Here is the breakdown using simple analogies:
The Problem: The AI is Overconfident
Current AI models are like a student who is very confident but sometimes careless. If you ask an AI, "How many lemons do I get in a decade if I have 5 trees with 6 lemons each?", it might just rush to the answer. Sometimes it gets it right, but often it trips over simple logic (like forgetting that a decade is 10 years, not 20).
The standard way to fix this is Chain-of-Thought (CoT), where we tell the AI: "Think step-by-step." This helps, but it's like telling a student to "be careful." It doesn't guarantee they won't make a silly mistake.
The Solution: The "Devil's Advocate" Trick
The authors of this paper discovered a magic phrase: "Let's give a correct and a wrong answer."
When they add this phrase to the AI's instructions, the AI doesn't just give one answer. It acts like a debate club inside its own brain.
- Step 1: It generates a "Correct" path.
- Step 2: It generates a "Wrong" path (intentionally making a mistake, like calculating a decade as 20 years).
- Step 3: It looks at both, compares them, and realizes, "Wait, the second one is silly. The first one makes sense."
By forcing the AI to generate the "wrong" answer, it actually forces the AI to understand why the answer is wrong. This creates a safety net. It's like a pilot running a pre-flight checklist where they intentionally imagine what could go wrong, which makes them better at preventing those errors.
Why Does This Work? (The "Training Data" Analogy)
The paper suggests that AI models are trained on the entire internet. The internet is full of:
- Textbooks with correct answers.
- Forums (like Reddit or Quora) where people argue, make mistakes, and then correct each other.
- "Top 10 Mistakes" articles.
The AI has already "read" all these correct and incorrect examples. It just needs a nudge to access that knowledge. By asking it to produce a wrong answer, we are unlocking a part of its brain that knows how to spot errors. It's like asking a chef, "Make me a perfect cake, and also tell me how to burn it." By thinking about how to burn it, the chef becomes hyper-aware of the ingredients and steps needed to keep the cake perfect.
The Results: A Massive Jump
The researchers tested this on many hard tasks:
- Math: On a famous math dataset (GSM8K), the AI's score jumped from 35.9% to 88.8%. That is a huge leap!
- Common Sense: It got much better at answering questions that require real-world logic, not just math.
The Best Part: No Extra Homework
Usually, to make AI smarter, researchers have to write hundreds of "example" problems with step-by-step solutions (called "few-shot" prompting). This is expensive and time-consuming.

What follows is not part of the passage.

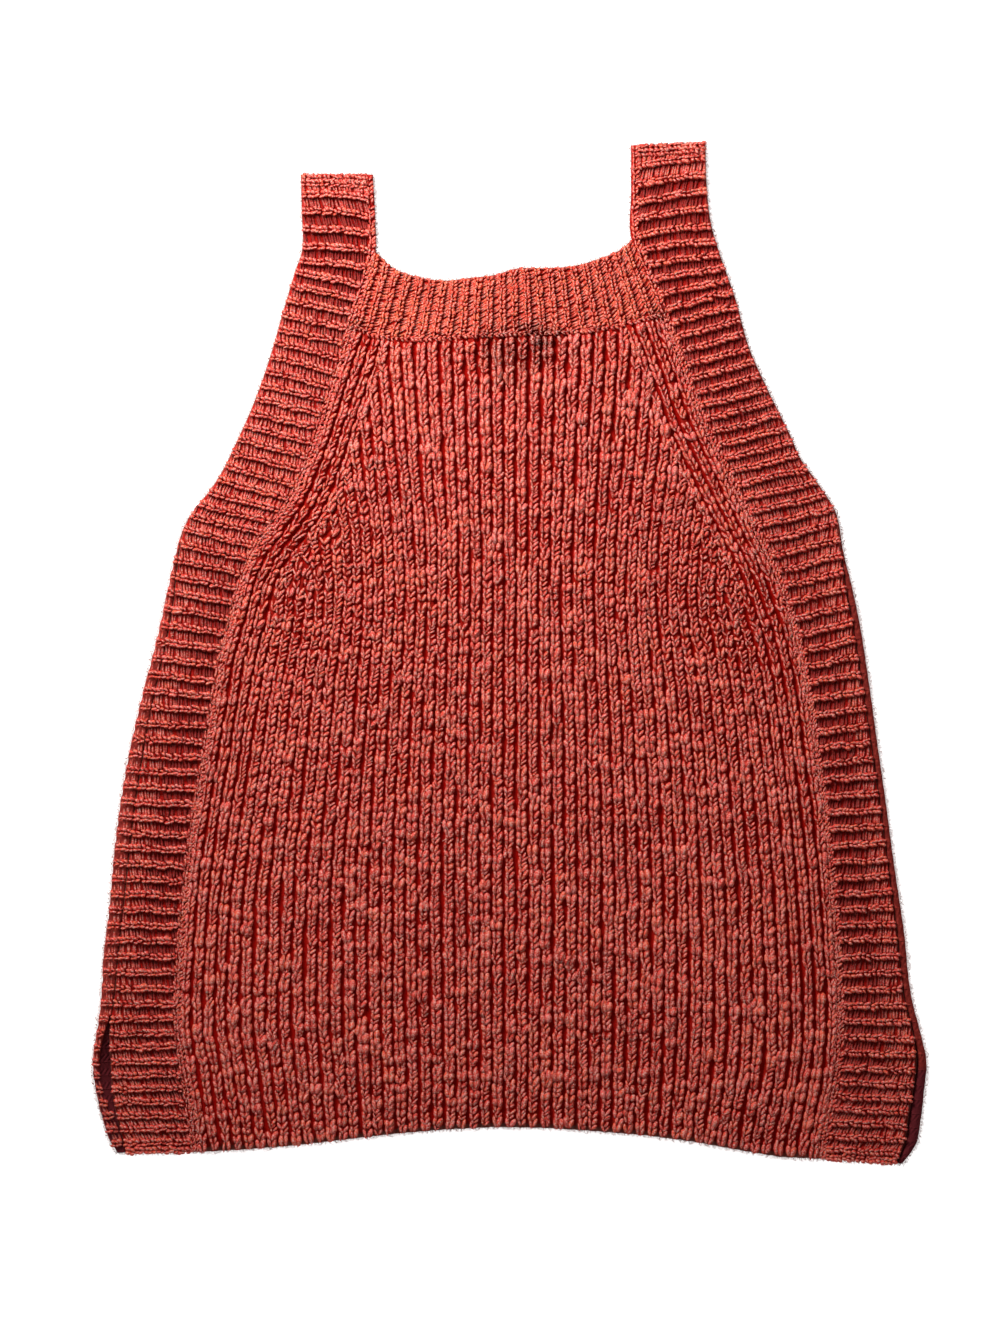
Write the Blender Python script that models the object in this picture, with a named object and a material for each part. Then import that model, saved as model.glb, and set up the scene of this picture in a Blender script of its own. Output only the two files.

This new method is a "Zero-Shot" trick. You don't need to provide any examples. You just add that one sentence: "Let's give a correct and a wrong answer." It works on almost any question, from math to logic puzzles, without needing human teachers to write new examples for every single problem.
Summary
Think of this method as teaching an AI to critique its own work before submitting it. Instead of just rushing to an answer, the AI pauses, imagines a wrong path, sees the trap, and then confidently walks the right path. It turns the AI from a confident guesser into a careful, self-aware reasoner.